» JSON records of objects
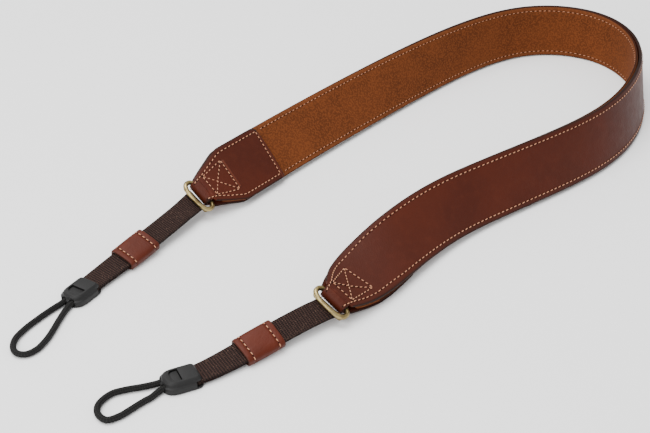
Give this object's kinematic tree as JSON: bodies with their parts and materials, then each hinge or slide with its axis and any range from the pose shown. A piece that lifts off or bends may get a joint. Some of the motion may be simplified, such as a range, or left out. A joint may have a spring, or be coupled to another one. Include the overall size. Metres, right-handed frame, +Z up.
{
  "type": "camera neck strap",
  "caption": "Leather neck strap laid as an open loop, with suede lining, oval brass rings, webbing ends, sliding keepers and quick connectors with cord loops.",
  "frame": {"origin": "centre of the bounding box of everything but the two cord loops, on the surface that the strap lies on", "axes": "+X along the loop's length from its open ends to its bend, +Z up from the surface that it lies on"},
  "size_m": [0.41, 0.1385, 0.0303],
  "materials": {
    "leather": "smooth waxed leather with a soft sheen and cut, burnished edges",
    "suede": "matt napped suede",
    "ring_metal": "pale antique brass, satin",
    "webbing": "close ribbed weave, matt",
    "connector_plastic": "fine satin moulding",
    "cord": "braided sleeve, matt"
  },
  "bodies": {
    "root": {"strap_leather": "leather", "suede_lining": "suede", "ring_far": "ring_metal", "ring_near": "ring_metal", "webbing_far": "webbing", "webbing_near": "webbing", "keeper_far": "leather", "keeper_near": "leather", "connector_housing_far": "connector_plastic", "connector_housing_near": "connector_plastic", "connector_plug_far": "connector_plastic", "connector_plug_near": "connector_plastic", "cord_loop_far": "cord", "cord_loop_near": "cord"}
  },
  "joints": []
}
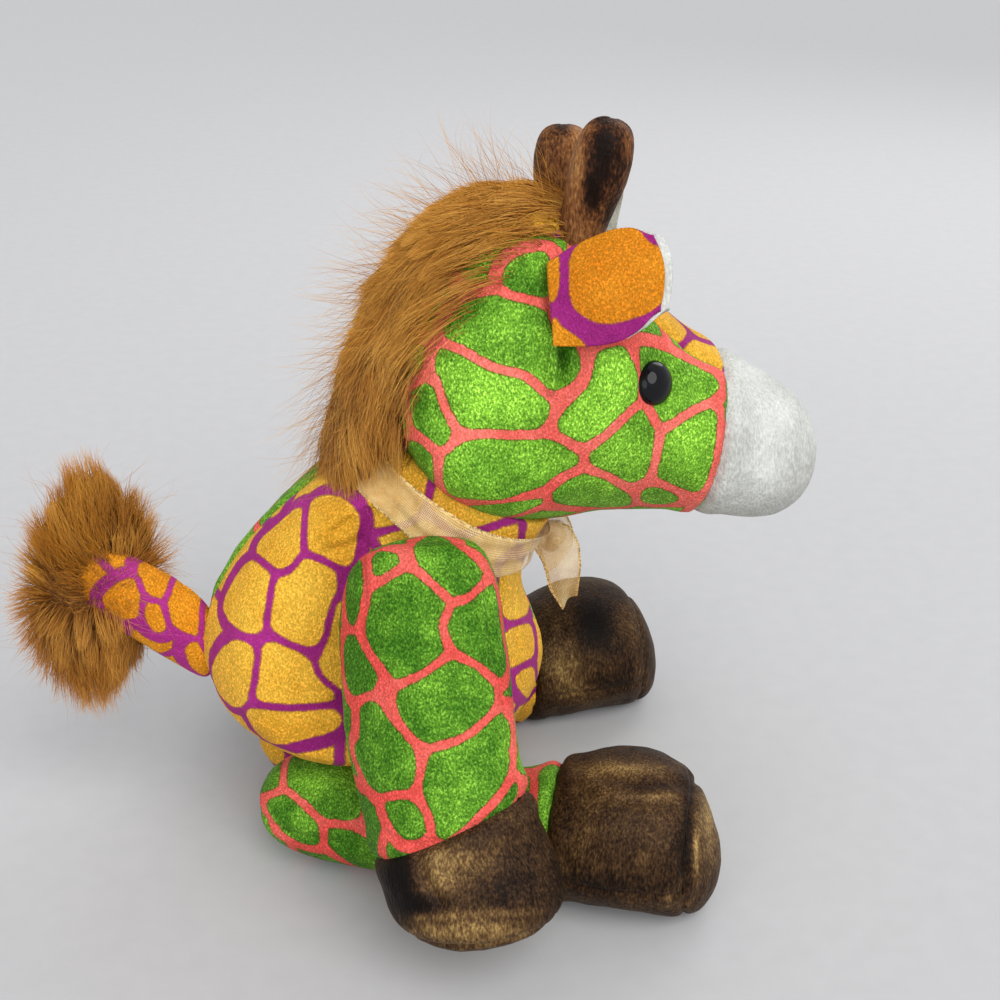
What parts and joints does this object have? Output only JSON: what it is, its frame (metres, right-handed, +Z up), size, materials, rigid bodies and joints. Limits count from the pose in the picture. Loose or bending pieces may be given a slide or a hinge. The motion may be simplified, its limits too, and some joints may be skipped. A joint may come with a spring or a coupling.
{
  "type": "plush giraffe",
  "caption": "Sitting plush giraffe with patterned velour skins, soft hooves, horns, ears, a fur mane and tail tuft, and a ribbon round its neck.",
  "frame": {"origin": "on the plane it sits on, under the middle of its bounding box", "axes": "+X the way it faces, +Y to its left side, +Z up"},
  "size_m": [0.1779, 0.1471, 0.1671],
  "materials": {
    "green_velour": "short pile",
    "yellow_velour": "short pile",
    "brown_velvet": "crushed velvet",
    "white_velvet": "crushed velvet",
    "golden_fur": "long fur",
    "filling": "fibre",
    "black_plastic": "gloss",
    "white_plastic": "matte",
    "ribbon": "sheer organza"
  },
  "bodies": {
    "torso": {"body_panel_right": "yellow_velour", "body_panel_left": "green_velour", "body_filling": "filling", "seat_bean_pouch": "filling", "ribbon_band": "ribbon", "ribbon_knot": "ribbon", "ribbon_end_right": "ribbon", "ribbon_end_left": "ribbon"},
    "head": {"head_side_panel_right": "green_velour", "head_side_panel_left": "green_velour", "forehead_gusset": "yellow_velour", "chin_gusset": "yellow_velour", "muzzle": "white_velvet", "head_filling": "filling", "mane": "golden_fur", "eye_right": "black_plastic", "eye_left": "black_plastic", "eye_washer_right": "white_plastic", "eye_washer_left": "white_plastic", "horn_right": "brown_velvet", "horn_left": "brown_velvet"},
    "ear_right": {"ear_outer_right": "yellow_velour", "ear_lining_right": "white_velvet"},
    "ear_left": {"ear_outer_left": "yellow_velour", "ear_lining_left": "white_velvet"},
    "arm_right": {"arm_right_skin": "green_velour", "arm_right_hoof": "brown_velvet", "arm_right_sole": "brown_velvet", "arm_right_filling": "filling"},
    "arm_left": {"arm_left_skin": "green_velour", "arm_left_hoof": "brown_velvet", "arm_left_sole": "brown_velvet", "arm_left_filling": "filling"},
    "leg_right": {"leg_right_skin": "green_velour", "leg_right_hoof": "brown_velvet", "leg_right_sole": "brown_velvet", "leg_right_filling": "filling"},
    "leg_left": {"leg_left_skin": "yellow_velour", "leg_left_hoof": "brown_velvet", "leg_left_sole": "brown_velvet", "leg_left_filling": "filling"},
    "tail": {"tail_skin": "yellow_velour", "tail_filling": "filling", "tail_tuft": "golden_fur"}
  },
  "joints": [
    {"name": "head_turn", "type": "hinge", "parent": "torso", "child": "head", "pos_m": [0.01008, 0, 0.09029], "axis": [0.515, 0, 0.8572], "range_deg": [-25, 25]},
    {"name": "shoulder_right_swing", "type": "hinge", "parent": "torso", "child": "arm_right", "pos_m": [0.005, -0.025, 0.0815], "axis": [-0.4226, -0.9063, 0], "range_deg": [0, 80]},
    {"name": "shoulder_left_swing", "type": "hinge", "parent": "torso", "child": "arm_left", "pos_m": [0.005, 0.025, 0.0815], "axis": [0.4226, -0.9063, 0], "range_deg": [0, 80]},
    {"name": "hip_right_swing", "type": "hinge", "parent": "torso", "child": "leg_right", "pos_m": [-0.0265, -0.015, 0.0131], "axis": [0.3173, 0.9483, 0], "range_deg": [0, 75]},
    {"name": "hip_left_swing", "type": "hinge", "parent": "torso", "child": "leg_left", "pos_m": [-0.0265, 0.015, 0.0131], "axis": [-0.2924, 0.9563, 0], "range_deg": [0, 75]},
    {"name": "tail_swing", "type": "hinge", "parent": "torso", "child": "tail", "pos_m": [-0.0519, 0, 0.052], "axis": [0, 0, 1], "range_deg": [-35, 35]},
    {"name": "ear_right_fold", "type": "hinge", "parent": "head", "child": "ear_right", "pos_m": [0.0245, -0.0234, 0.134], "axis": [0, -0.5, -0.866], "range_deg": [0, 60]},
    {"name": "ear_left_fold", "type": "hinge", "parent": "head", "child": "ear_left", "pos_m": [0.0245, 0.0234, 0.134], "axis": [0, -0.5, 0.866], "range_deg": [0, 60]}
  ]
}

» Aim of the task
The entries above must be returned in full, exactly as shown.

» Complete response
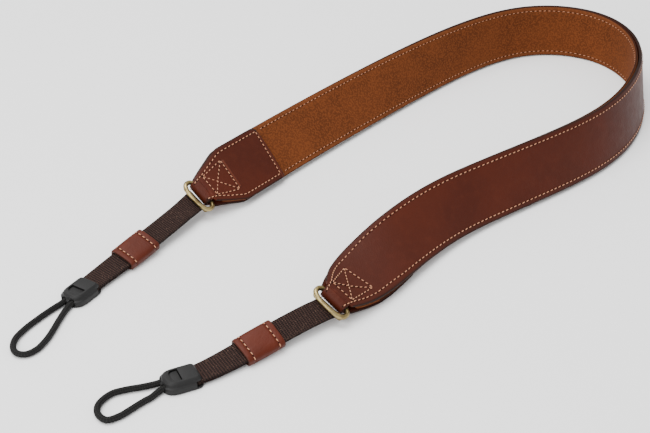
Give this object's kinematic tree as JSON: bodies with their parts and materials, then each hinge or slide with its axis and any range from the pose shown. A piece that lifts off or bends may get a joint. Some of the motion may be simplified, such as a range, or left out. A joint may have a spring, or be coupled to another one. Include the overall size. Metres, right-handed frame, +Z up.
{
  "type": "camera neck strap",
  "caption": "Leather neck strap laid as an open loop, with suede lining, oval brass rings, webbing ends, sliding keepers and quick connectors with cord loops.",
  "frame": {"origin": "centre of the bounding box of everything but the two cord loops, on the surface that the strap lies on", "axes": "+X along the loop's length from its open ends to its bend, +Z up from the surface that it lies on"},
  "size_m": [0.41, 0.1385, 0.0303],
  "materials": {
    "leather": "smooth waxed leather with a soft sheen and cut, burnished edges",
    "suede": "matt napped suede",
    "ring_metal": "pale antique brass, satin",
    "webbing": "close ribbed weave, matt",
    "connector_plastic": "fine satin moulding",
    "cord": "braided sleeve, matt"
  },
  "bodies": {
    "root": {"strap_leather": "leather", "suede_lining": "suede", "ring_far": "ring_metal", "ring_near": "ring_metal", "webbing_far": "webbing", "webbing_near": "webbing", "keeper_far": "leather", "keeper_near": "leather", "connector_housing_far": "connector_plastic", "connector_housing_near": "connector_plastic", "connector_plug_far": "connector_plastic", "connector_plug_near": "connector_plastic", "cord_loop_far": "cord", "cord_loop_near": "cord"}
  },
  "joints": []
}
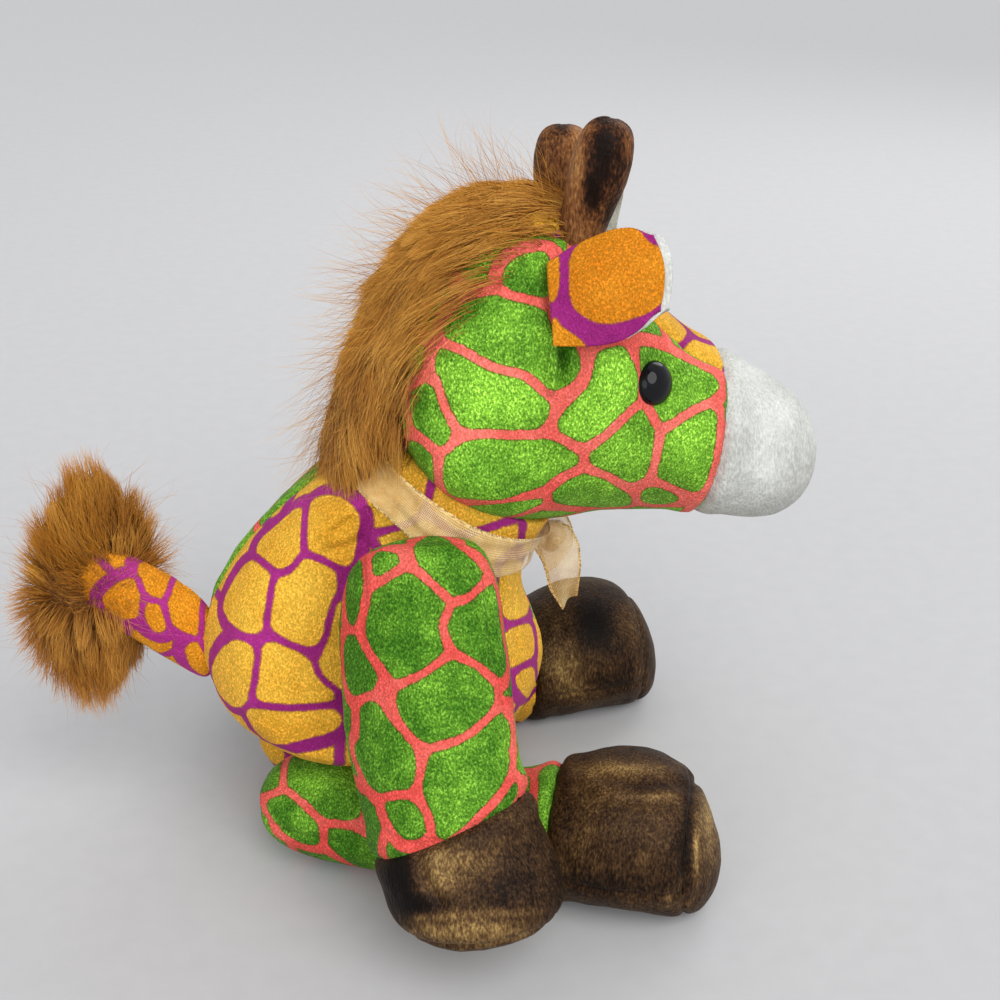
What parts and joints does this object have? Output only JSON: what it is, its frame (metres, right-handed, +Z up), size, materials, rigid bodies and joints. Limits count from the pose in the picture. Loose or bending pieces may be given a slide or a hinge. The motion may be simplified, its limits too, and some joints may be skipped. A joint may come with a spring or a coupling.
{
  "type": "plush giraffe",
  "caption": "Sitting plush giraffe with patterned velour skins, soft hooves, horns, ears, a fur mane and tail tuft, and a ribbon round its neck.",
  "frame": {"origin": "on the plane it sits on, under the middle of its bounding box", "axes": "+X the way it faces, +Y to its left side, +Z up"},
  "size_m": [0.1779, 0.1471, 0.1671],
  "materials": {
    "green_velour": "short pile",
    "yellow_velour": "short pile",
    "brown_velvet": "crushed velvet",
    "white_velvet": "crushed velvet",
    "golden_fur": "long fur",
    "filling": "fibre",
    "black_plastic": "gloss",
    "white_plastic": "matte",
    "ribbon": "sheer organza"
  },
  "bodies": {
    "torso": {"body_panel_right": "yellow_velour", "body_panel_left": "green_velour", "body_filling": "filling", "seat_bean_pouch": "filling", "ribbon_band": "ribbon", "ribbon_knot": "ribbon", "ribbon_end_right": "ribbon", "ribbon_end_left": "ribbon"},
    "head": {"head_side_panel_right": "green_velour", "head_side_panel_left": "green_velour", "forehead_gusset": "yellow_velour", "chin_gusset": "yellow_velour", "muzzle": "white_velvet", "head_filling": "filling", "mane": "golden_fur", "eye_right": "black_plastic", "eye_left": "black_plastic", "eye_washer_right": "white_plastic", "eye_washer_left": "white_plastic", "horn_right": "brown_velvet", "horn_left": "brown_velvet"},
    "ear_right": {"ear_outer_right": "yellow_velour", "ear_lining_right": "white_velvet"},
    "ear_left": {"ear_outer_left": "yellow_velour", "ear_lining_left": "white_velvet"},
    "arm_right": {"arm_right_skin": "green_velour", "arm_right_hoof": "brown_velvet", "arm_right_sole": "brown_velvet", "arm_right_filling": "filling"},
    "arm_left": {"arm_left_skin": "green_velour", "arm_left_hoof": "brown_velvet", "arm_left_sole": "brown_velvet", "arm_left_filling": "filling"},
    "leg_right": {"leg_right_skin": "green_velour", "leg_right_hoof": "brown_velvet", "leg_right_sole": "brown_velvet", "leg_right_filling": "filling"},
    "leg_left": {"leg_left_skin": "yellow_velour", "leg_left_hoof": "brown_velvet", "leg_left_sole": "brown_velvet", "leg_left_filling": "filling"},
    "tail": {"tail_skin": "yellow_velour", "tail_filling": "filling", "tail_tuft": "golden_fur"}
  },
  "joints": [
    {"name": "head_turn", "type": "hinge", "parent": "torso", "child": "head", "pos_m": [0.01008, 0, 0.09029], "axis": [0.515, 0, 0.8572], "range_deg": [-25, 25]},
    {"name": "shoulder_right_swing", "type": "hinge", "parent": "torso", "child": "arm_right", "pos_m": [0.005, -0.025, 0.0815], "axis": [-0.4226, -0.9063, 0], "range_deg": [0, 80]},
    {"name": "shoulder_left_swing", "type": "hinge", "parent": "torso", "child": "arm_left", "pos_m": [0.005, 0.025, 0.0815], "axis": [0.4226, -0.9063, 0], "range_deg": [0, 80]},
    {"name": "hip_right_swing", "type": "hinge", "parent": "torso", "child": "leg_right", "pos_m": [-0.0265, -0.015, 0.0131], "axis": [0.3173, 0.9483, 0], "range_deg": [0, 75]},
    {"name": "hip_left_swing", "type": "hinge", "parent": "torso", "child": "leg_left", "pos_m": [-0.0265, 0.015, 0.0131], "axis": [-0.2924, 0.9563, 0], "range_deg": [0, 75]},
    {"name": "tail_swing", "type": "hinge", "parent": "torso", "child": "tail", "pos_m": [-0.0519, 0, 0.052], "axis": [0, 0, 1], "range_deg": [-35, 35]},
    {"name": "ear_right_fold", "type": "hinge", "parent": "head", "child": "ear_right", "pos_m": [0.0245, -0.0234, 0.134], "axis": [0, -0.5, -0.866], "range_deg": [0, 60]},
    {"name": "ear_left_fold", "type": "hinge", "parent": "head", "child": "ear_left", "pos_m": [0.0245, 0.0234, 0.134], "axis": [0, -0.5, 0.866], "range_deg": [0, 60]}
  ]
}